— start of THE DATA —
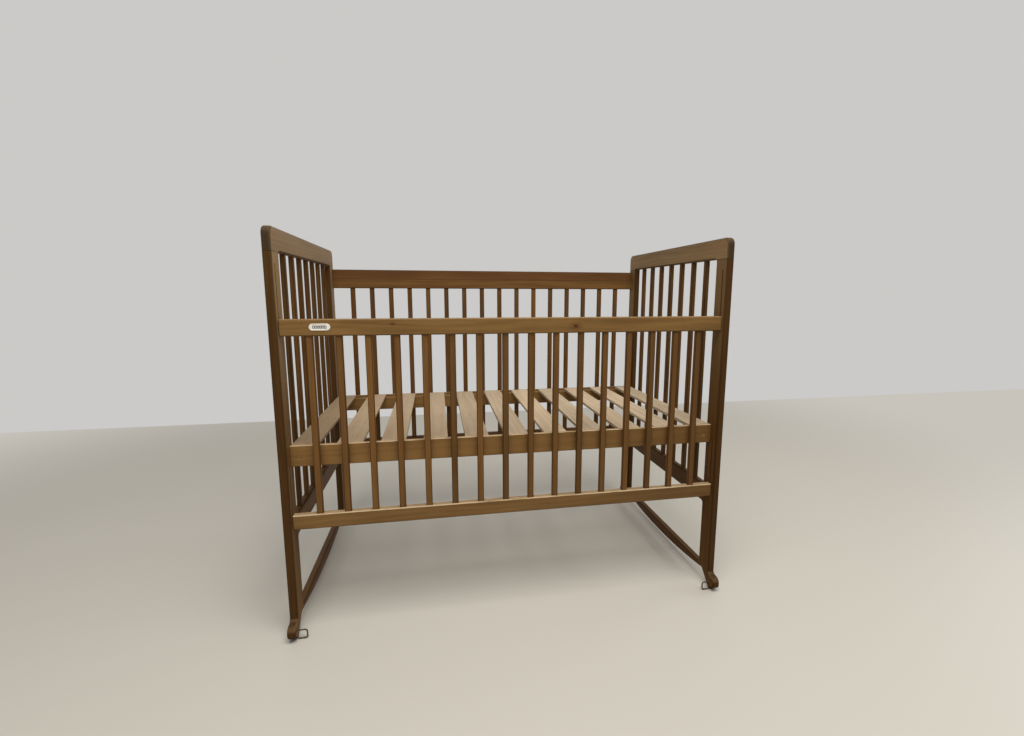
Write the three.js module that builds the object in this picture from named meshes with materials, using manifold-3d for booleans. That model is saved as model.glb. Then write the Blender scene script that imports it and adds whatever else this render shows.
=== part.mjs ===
// A wooden crib with barred ends and sides, a slatted mattress base, a front side that slides
// down on guide pins, and a hinged wire stirrup on each foot.
// Millimetres, +Z up. X runs along the crib, Y from front (-Y) to rear (+Y), and the origin is
// on the floor under the middle of the crib.
import * as THREE from "three";
import { mergeVertices } from "three/addons/utils/BufferGeometryUtils.js";
import Module from "manifold-3d";

// Fits
const JOINT_GAP = 0.3; // between glued or bolted wooden pieces
const PIN_GAP = 0.3; // round a guide pin in its groove
const WIRE_GAP = 0.15; // round a wire stirrup in its hole
const RAIL_END_GAP = 1.5; // between the sliding side's rails and the posts

// End panels
const LENGTH = 1250; // over the outer faces of both end panels
const POST_DEPTH = 690; // front face of the front posts to rear face of the rear posts
const HEIGHT = 1078;
const PANEL_THICKNESS = 22;
const POST_WIDTH = 56;
const EDGE_ROUND = 5.5; // rounding of every long edge of an end panel
const TOP_CORNER_RADIUS = 20;
const INNER_CORNER_RADIUS = 8; // corners of the openings between posts and rails
const END_TOP_RAIL_HEIGHT = 59.5;
const END_LOW_RAIL_BOTTOM = 263;
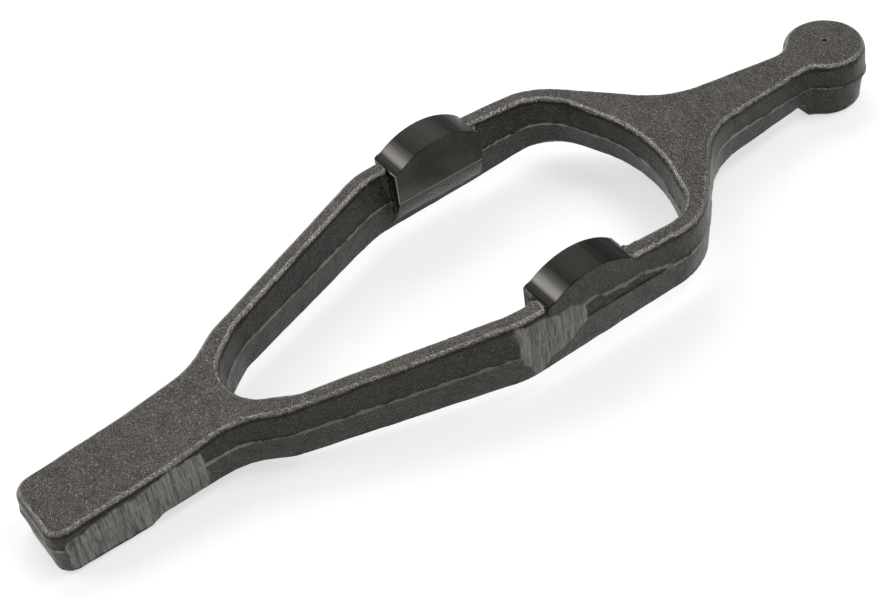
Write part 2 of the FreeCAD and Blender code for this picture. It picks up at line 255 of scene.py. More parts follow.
# %% Round the roots and level the hollows
ROOT_REACH = 5.6 * MM
ROOT_STEP = 0.8 * MM
ROOT_BLEND = 5.0 * MM
ROOT_WALL_Y = 48.6 * MM
ARM_EDGE_Y = 47.9 * MM
EDGE_ROUND = 3.0 * MM
ROOT_NET_Y = 51.0 * MM
ROOT_NET_BOTTOM = 33.0 * MM
ROOT_INNER_Y = 41.0 * MM
ROOT_OUTER_Y = 50.3 * MM
ROOT_LOWEST = 35.4 * MM
ROOT_HIGHEST = 38.7 * MM
HOLLOW_X = -8.2 * MM
HOLLOW_TOP = 40.3 * MM
HOLLOW_RUN_OUT = 38.9 * MM

bpy.ops.object.mode_set(mode="EDIT")
for end_x, side in ((PAD_START_X, -1), (PAD_END_X, 1)):
    cuts = [((end_x + side * ROOT_STEP * count, 0, 0), (1, 0, 0)) for count in range(1, 8)]
    for across in (-1, 1):
        cuts += [((0, across * (PAD_INNER_Y + ROOT_STEP * count), 0), (0, 1, 0)) for count in range(1, 12)]
    for point, normal in cuts:
        bpy.ops.mesh.select_all(action="DESELECT")
        bm = bmesh.from_edit_mesh(fork.data)
        for face in bm.faces:
            middle = face.calc_center_median()
            along = (middle.x - end_x) * side
            near = -2 * NEAR < along < ROOT_REACH and ROOT_INNER_Y < abs(middle.y) < ROOT_NET_Y
            face.select_set(near and middle.z > ROOT_NET_BOTTOM)
        bmesh.update_edit_mesh(fork.data)
        cut(point, normal)
bpy.ops.object.mode_set(mode="OBJECT")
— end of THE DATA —
▶ [YOUR OBJECTIVE] Choose all lines containing the string "picture" and copy them out.

▶ [RIGHT ANSWER]
Write the three.js module that builds the object in this picture from named meshes with materials, using manifold-3d for booleans. That model is saved as model.glb. Then write the Blender scene script that imports it and adds whatever else this render shows.
Write part 2 of the FreeCAD and Blender code for this picture. It picks up at line 255 of scene.py. More parts follow.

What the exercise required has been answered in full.